Fundraising is a lot like trying to invent something: you try over and over again, and just when you feel that you’ve tried all the possibilities and all the doors are shut…another door opens.
Noone said fundraising was easy…some teams may look like have it easy in the fundraising area, but they’ve got other problems that you may or may not see…and in those areas where they have problems, your team may be better.

My other suggestion for you today is to take the initiative and personally contact teams in your same predicament: teams in a metro area all sharing the same resources. Manchester is the classic case for this predicament: somehow, four teams have shared that city since FIRST’s creation. I’m sure they’ve been in the same place you have and seeing as though they’re still standing, they must have found some solutions.

A few suggestions from a local (to Culver City) team:

  1. Often it is easier to get funds from a local installation than from the Corporate Headquarters. The company I work for is a case in point. While Northrop Grumman Corporation does not sponsor any teams, individual facilities like our Palmdale, Rancho Bernardo, Redondo Beach, and New Town plants do. In large corporations, money comes in different “colors”. The trick is to find a person with the right color of money and the authority to spend it. Community Involvement funds are your best bet here.

  2. For the past several years, we have done a Spagetti Dinner every fall. It is a lot of work, but we bring in from $1-2K depending on the size of the team that year. The more people on the team, the more people attending and the more money we raise. Other than selling tickets, most of the effort is on the day of the event.

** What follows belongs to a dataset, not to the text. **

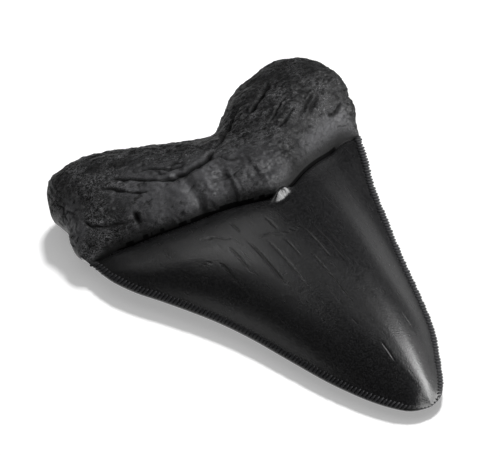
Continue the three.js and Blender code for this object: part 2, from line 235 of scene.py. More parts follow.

  3. Fundraising activities do more than put money in your bank acount. They are where your team truly becomes a team. So think of it as Team Building, and it won’t be such a drag

  4. Get your team involved in SCRRF. Meet other teams and figure out joint fundraisers. I have at least one idea that requires multiple teams to pull it off. While we prefer that adult leaders attend the SCRRF meetings, there are several teams that always send students and they are welcome. We’ll take what we can get, it is just that students do not generally have the authority to make committments for their team.

  5. Attend the Fundraising workshop at the SCRRF Fall workshops. For all the moaning about funding from teams, that was one of the LEAST attended workshops last year. If teams wanted money that badly it should have been packed.

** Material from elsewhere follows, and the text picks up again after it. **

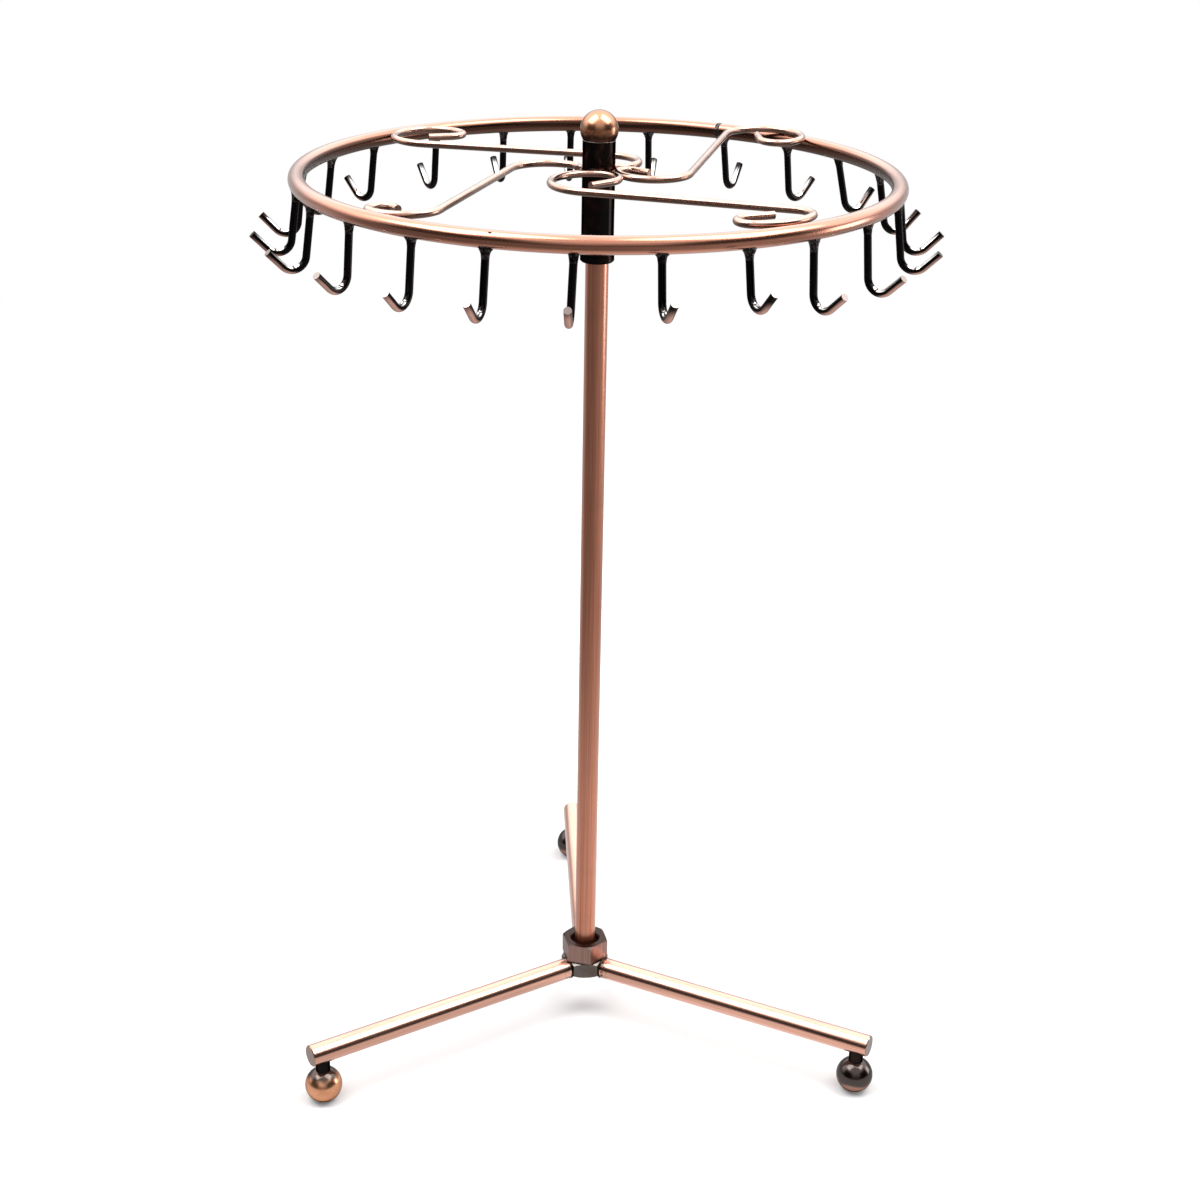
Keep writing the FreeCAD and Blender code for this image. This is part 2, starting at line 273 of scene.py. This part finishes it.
def hook_metal(name):
    """Blackened shank, copper-coloured on the tip's outer underside, and a painted highlight of
    silver lines on the saddle, where things hang.
    """
    g = Graph.of_material(name)
    x, y, z = g.split(g.place())
    nx, ny, nz = g.split(g.normal())
    away = g.from_axis(x, y)
    outward = g.math("DIVIDE", g.math("ADD", g.math("MULTIPLY", nx, x),
                                      g.math("MULTIPLY", ny, y)), away)
    sideways = g.math("DIVIDE", g.math("SUBTRACT", g.math("MULTIPLY", ny, x),
                                       g.math("MULTIPLY", nx, y)), away)
    grain = g.math("SUBTRACT", g.noise(g.place(), 800.0, 3.0), 0.5)
    low = g.ramp(z, RING_Z - BEND_STARTS, RING_Z - BEND_FULL)
    tip = g.math("MULTIPLY", g.ramp(away, RING_R + TIP_STARTS, RING_R + TIP_CLEAR), low)
    # copper-coloured where the tip faces outward and down
    under = g.total((outward, 0.62), (nz, -0.78), (grain, 0.25))
    tip_copper = g.math("MULTIPLY", tip, g.ramp(under, 0.05, 0.45))
    end = g.total((outward, 0.72), (nz, 0.69))
    cut = g.math("MULTIPLY", g.ramp(away, RING_R + CUT_STARTS, RING_R + CUT_FULL),
                 g.ramp(end, 0.955, 0.975))
    saddle = g.math("MULTIPLY", low,
                    g.ramp(away, RING_R + SADDLE_STARTS, RING_R + SADDLE_FULL))
    facing = g.total((nz, 0.85), (outward, -0.35))
    lines = g.noise(g.node("CombineXYZ", {0: g.math("MULTIPLY", sideways, 5.0),
                                          1: g.math("MULTIPLY", away, 25.0)}).outputs[0],
                    1.0, 2.0, 0.5)
    # painted highlight: silver lines where the saddle faces up and inward, in place of the
    # overhead light's reflection
    band = g.math("MULTIPLY", g.ramp(facing, 0.40, 0.58), g.ramp(facing, 0.96, 0.84))
    painted_highlight = g.math("MULTIPLY", g.math("MULTIPLY", saddle, band), g.ramp(lines, 0.34, 0.50))
    scale = g.ramp(g.noise(g.place(), 2600.0, 2.0), 0.62, 0.72)
    top = g.ramp(z, RING_Z - SLAG_ENDS, RING_Z - SLAG_FULL)
    slag = g.math("MULTIPLY", g.math("MULTIPLY", scale, top), 0.5)
    tone = g.mix(tip_copper, BLACKENED, HOOK_TIP_COPPER)
    tone = g.mix(painted_highlight, tone, SILVER)
    tone = g.mix(cut, tone, HOOK_CUT)
    tone = g.mix(slag, tone, HOOK_SLAG)
    roughness = g.math("ADD", g.total((tip_copper, 0.20), (slag, 0.4)), 0.10)
    return g.metal(tone, roughness, slag, 0.000008, rim=0.6)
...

  6. Most importantly, do not have an attitude that you “deserve” sponsorship. Work your butts off to get what money you can and THEN go looking for sponsors. You are more likely to find the last 20% then the first 20% at a major donor.

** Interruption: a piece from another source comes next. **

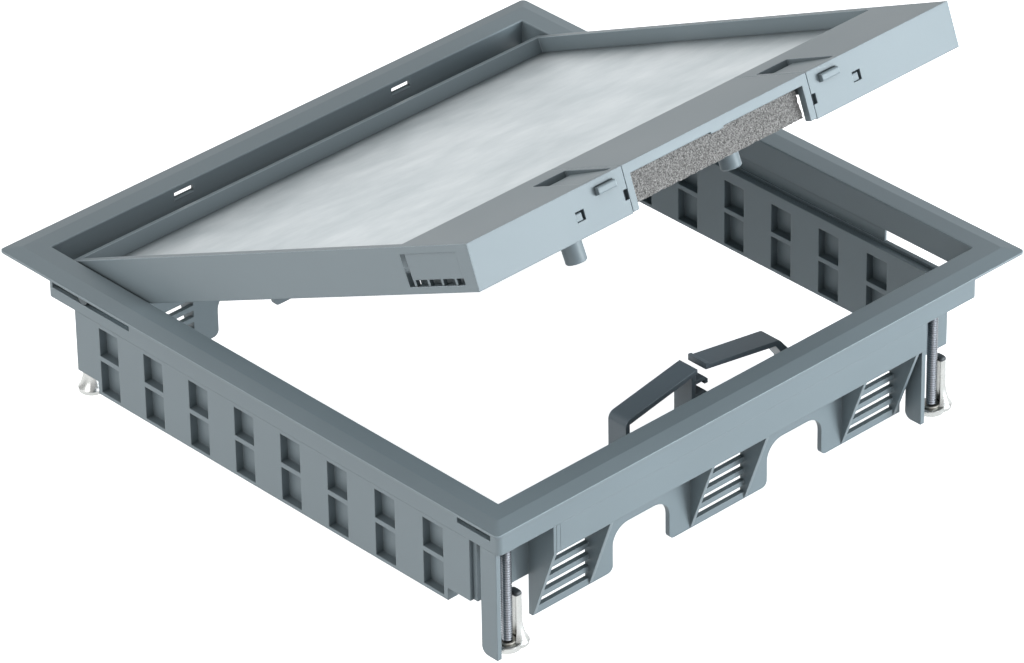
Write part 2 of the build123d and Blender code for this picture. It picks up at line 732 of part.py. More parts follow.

  7. Plan to be around a while. Our team doesn’t panic about fundraising at the beginning of the year. Our first finacial guy was smart enough to put a little aside every year for the first few years. Now we start the year with enough money to compete already in the bank. This year’s goal is to replace whatever money we spend, so that next year’s team will be in the same position. This removes alot of the pressure, and shows that we are responsible with our money. This can be a big factor in getting grants.

you could always drive taxi-bikes like they did on The Apprentice :stuck_out_tongue:

this is what im talking about!!! great advice something i can do :cool:

but in all seriousness i do appreciate the suggestions. alot of new stuff i hadnt heard before, the big city doesnt sound so big anymore tho i wish there a few more brand names on those skyscrappers:p

When looking for sponsors, don’t put all your eggs in one basket. For example, we’d rather have 5 companies donating $1,000 each than one company donating $5,000. We lost a large sponsor like that this year and it was hard to make up the difference.

Look for local city business magazines (go to the library and ask the reference librarians for help) or look in your local newspaper’s business section and see who the top companies in the area are - who is doing well in sales - they usually have the “Top 100” list or something like that- or who is a big community sponsor and plan a tailored presentation just for them.